We should decolonise our minds to prosper and win respect abroad

I went to buy a padlock yesterday and much to my surprise, there were no locally made padlocks. I was surprised because padlocks are not new technology. They are literally hundreds of years old and none of us has thought it a good idea to start making them locally. This may seem like a small matter but when you add that to the list of things we don’t make locally, you begin to see a worrying trend. Combs are imported as are kikois and deras. The Maasai shuka we are famous for is made in China as are the beads they wear.

It seems, therefore, that the outside world sees a market in Africa that Africans do not see. From colonial times, Africa has sold raw materials in order to get finished goods. They gave us bicycles we gave them iron. They gave us salt by the same seas where salt was abundant. We gave them ivory for mirrors and some of us sold our brothers for labour as though they couldn’t work on our own soils.

Today, we are not any different. We give them our brothers to work in their industries as though there is no work in Africa. We give them our raw coffee and buy their instant coffee in the supermarket. We give them our iron so that we can brag about our latest German machine. Indeed, for us it is not yet uhuru for we can’t live without goods from the East and the West.

We are colonised by our own mentality. Made subjects by our own choices. We forget slavery did not end because the oppressor had found salvation. It ended because it is cheaper to pay minimum wage than it is to house, feed, protect and treat a slave. We were decolonised because it was cheaper to run colonies via a mentality than it was to do so by force. To this day, Britain benefits more from Kenya than Kenya benefits from it. They call it trade imbalance.

Worse, our thinking is sponsored by the West. Most Twitter intellectuals are NGO-led. Professionals at writing proposals to the West with a begging bowl in hand. Their proposals must show Africa in the worst light so that the White man can have mercy and send money. With reckless abandon, their thinking is to insult and undermine everything that is not led by and done by them.

They do so not for the people but for their stomachs. They will not eat unless they show Africa in the worst light so that the oppressor can send money for his pitiful, undemocratic and helpless producers of great mineral wealth and energetic labour.

The irony is totally lost on us. All around me I see Africans with the money to buy foreign goods. I see Africans with the energy to farm acres of land without machinery. Africans who walk many kilometres to school, yet achieve high grades. Indeed, Africans who study under trees and attain PhDs. Yet we assume we are the helpless ones? How? When we have all the raw materials, the work force and the land mass to rule the world.

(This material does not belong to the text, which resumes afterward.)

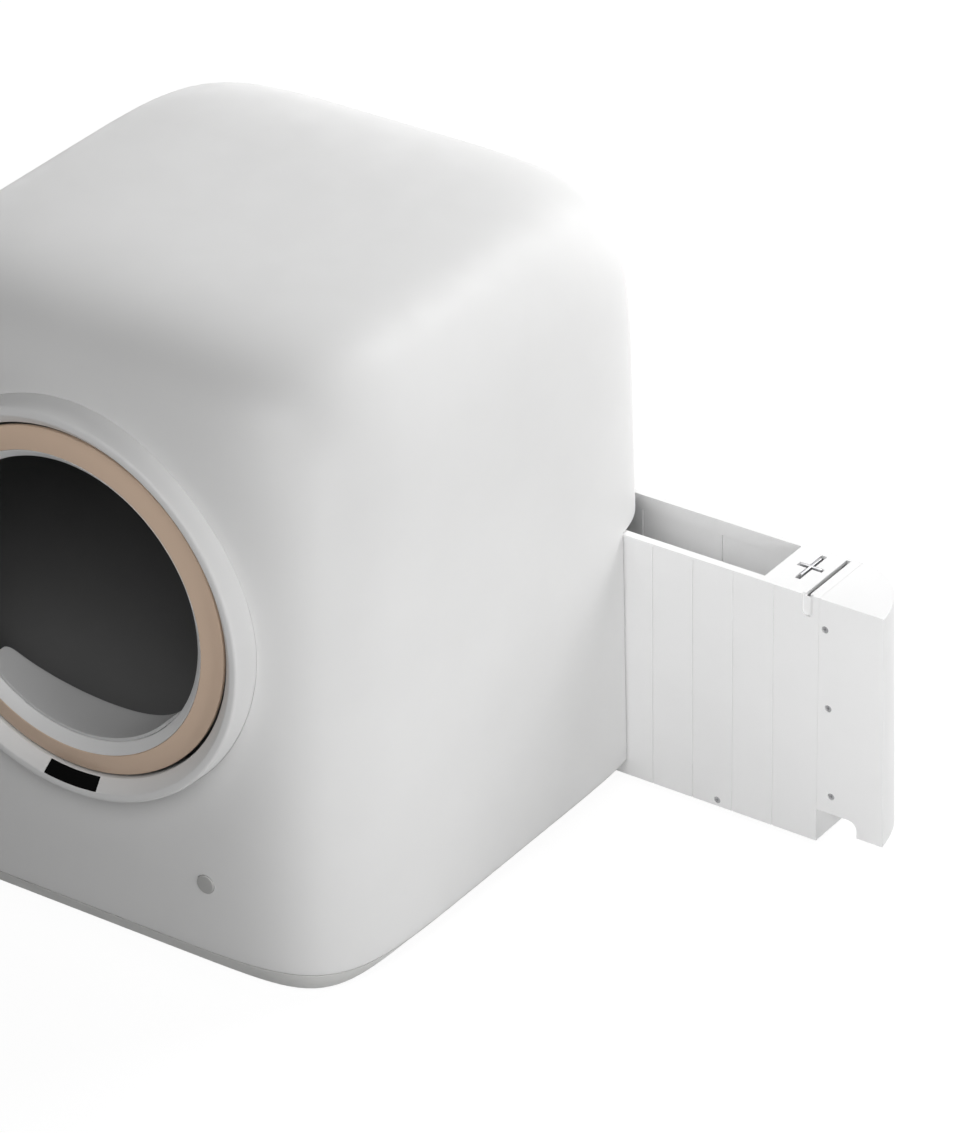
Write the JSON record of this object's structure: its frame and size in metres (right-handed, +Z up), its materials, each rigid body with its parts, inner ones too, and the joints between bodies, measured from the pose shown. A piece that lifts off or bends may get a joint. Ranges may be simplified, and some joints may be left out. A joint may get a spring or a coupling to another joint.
{
  "type": "self-cleaning litter box",
  "caption": "Rounded cube-shaped litter box with a turning drum behind a round mouth and a slim waste drawer pulled out of its rear right corner.",
  "frame": {"origin": "middle of the casing's plan, on the surface that the feet stand on", "axes": "+X to the right seen from the mouth, the way the drawer opens; +Y from the mouth to the back; +Z up"},
  "size_m": [0.7194, 0.5057, 0.54],
  "materials": {
    "white_shell": "satin moulded white plastic",
    "white_bin": "satin moulded white plastic",
    "white_inner": "plain moulded white plastic",
    "grey_plastic": "satin moulded grey plastic",
    "dark_drum": "matte dark grey plastic",
    "beige_trim": "satin painted beige ring",
    "black_window": "gloss black plastic",
    "button_grey": "satin grey plastic",
    "pinion_plastic": "natural acetal",
    "motor_metal": "plated sheet steel",
    "screw_steel": "plated steel",
    "black_rubber": "matte rubber",
    "board_green": "green circuit board"
  },
  "bodies": {
    "housing": {"outer_shell": "white_shell", "base_plate": "white_shell", "front_collar": "white_shell", "display_window": "black_window", "outlet_seal": "black_rubber", "gearbox": "motor_metal", "motor_can": "motor_metal", "motor_bracket": "motor_metal", "motor_screws": "screw_steel", "roller_pins": "screw_steel", "roller_brackets": "white_inner", "rear_bulkhead": "white_inner", "waste_chute": "white_inner", "drawer_runners": "white_inner", "button_spring": "screw_steel", "button_switch": "black_window", "control_board": "board_green", "display_board": "board_green", "power_inlet": "black_window", "inlet_pin": "screw_steel", "load_cells": "motor_metal", "feet": "black_rubber", "shell_screws": "screw_steel"},
    "drum": {"trim_ring": "beige_trim", "mouth_rim": "white_shell", "litter_guard": "grey_plastic", "drum_front_shell": "dark_drum", "drum_rear_shell": "dark_drum", "drum_gear": "white_inner", "sifting_screen": "grey_plastic", "waste_scoop": "grey_plastic", "drum_screws": "screw_steel"},
    "pinion": {"drive_pinion": "pinion_plastic", "motor_shaft": "screw_steel"},
    "front_left_roller": {"roller_front_left": "black_rubber"},
    "front_right_roller": {"roller_front_right": "black_rubber"},
    "rear_left_roller": {"roller_rear_left": "black_rubber"},
    "rear_right_roller": {"roller_rear_right": "black_rubber"},
    "drawer": {"waste_bin": "white_bin", "bin_end_cap": "white_bin", "cap_screws": "screw_steel", "latch_spring": "screw_steel"},
    "latch": {"latch_blade": "screw_steel"},
    "button": {"power_button": "button_grey"}
  },
  "joints": [
    {"name": "drum_turn", "type": "hinge", "parent": "housing", "child": "drum", "pos_m": [0, 0, 0.303], "axis": [0, 1, 0], "continuous": true},
    {"name": "pinion_turn", "type": "hinge", "parent": "housing", "child": "pinion", "pos_m": [-0.16971, 0.137, 0.13329], "axis": [0, 1, 0], "continuous": true},
    {"name": "front_left_roller_turn", "type": "hinge", "parent": "housing", "child": "front_left_roller", "pos_m": [-0.10965, -0.115, 0.11308], "axis": [0, 1, 0], "continuous": true},
    {"name": "front_right_roller_turn", "type": "hinge", "parent": "housing", "child": "front_right_roller", "pos_m": [0.10965, -0.115, 0.11308], "axis": [0, 1, 0], "continuous": true},
    {"name": "rear_left_roller_turn", "type": "hinge", "parent": "housing", "child": "rear_left_roller", "pos_m": [-0.10965, 0.095, 0.11308], "axis": [0, 1, 0], "continuous": true},
    {"name": "rear_right_roller_turn", "type": "hinge", "parent": "housing", "child": "rear_right_roller", "pos_m": [0.10965, 0.095, 0.11308], "axis": [0, 1, 0], "continuous": true},
    {"name": "drawer_slide", "type": "slide", "parent": "housing", "child": "drawer", "axis": [1, 0, 0], "range_m": [-0.244, 0.09]},
    {"name": "latch_press", "type": "slide", "parent": "drawer", "child": "latch", "axis": [0, 0, 1], "range_m": [-0.005, 0], "stiffness_N_per_m": 300, "deforming": ["latch_spring"]},
    {"name": "button_press", "type": "slide", "parent": "housing", "child": "button", "axis": [0, 1, 0], "range_m": [0, 0.0015], "stiffness_N_per_m": 400, "deforming": ["button_spring"]}
  ],
  "couplings": [
    {"joint": "pinion_turn", "follows": "drum_turn", "ratio": -7},
    {"joint": "front_left_roller_turn", "follows": "drum_turn", "ratio": -17.25},
    {"joint": "front_right_roller_turn", "follows": "drum_turn", "ratio": -17.25},
    {"joint": "rear_left_roller_turn", "follows": "drum_turn", "ratio": -17.25},
    {"joint": "rear_right_roller_turn", "follows": "drum_turn", "ratio": -17.25}
  ]
}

Oh yes, there is a boot on our neck and it is no longer the oppressor’s boot. It is our own mentality. We lack the civic discipline to be proud of who we are, what we have and what we can achieve.

We are too negative to dream and equally have too much ego which tells us not to pay taxes and then complain why the government isn’t delivering. Our ego tells us that leadership is about filling our own pockets and worst of all, it tells us that achievement is buying German cars, Parisian clothes, English tea and scotch whiskey. Like our ancestors, we sell our people for bicycles, some spices and a vanity mirror. As such, we don’t produce locally and think ourselves fancy when what we use comes from as far away as possible. We make other countries rich and then ask why we aren’t as rich as those countries.

We, Africans, must restore our pride. We must begin to buy Kenya to build Kenya. We must be excellent in what we produce and we must stop looking at others to solve our local problems. Our ‘Mzungu Saidia’ mentality must stop.

We can’t be the same people who hide billions in Western countries and then show up to beg for the same billions to build our nations, isn’t that ironic? Both our politicians and NGOs need to stop and think what Madaraka was meant to mean. We act like adult children whose act of independence was to move into the servant’s quarter. We live by raiding the fridge and the wallets of our colonisers but proudly tell our girlfriends we are independent.

The sham must stop. Black people are mistreated everywhere because, as nations, we have no dignity. They see us beg when we should produce, squabble when we should lead and argue when we should prosper. We fight for selfish interests and never for our people. I ask again, why does the coloniser need to send his guns when our minds do the same job at a cheaper rate?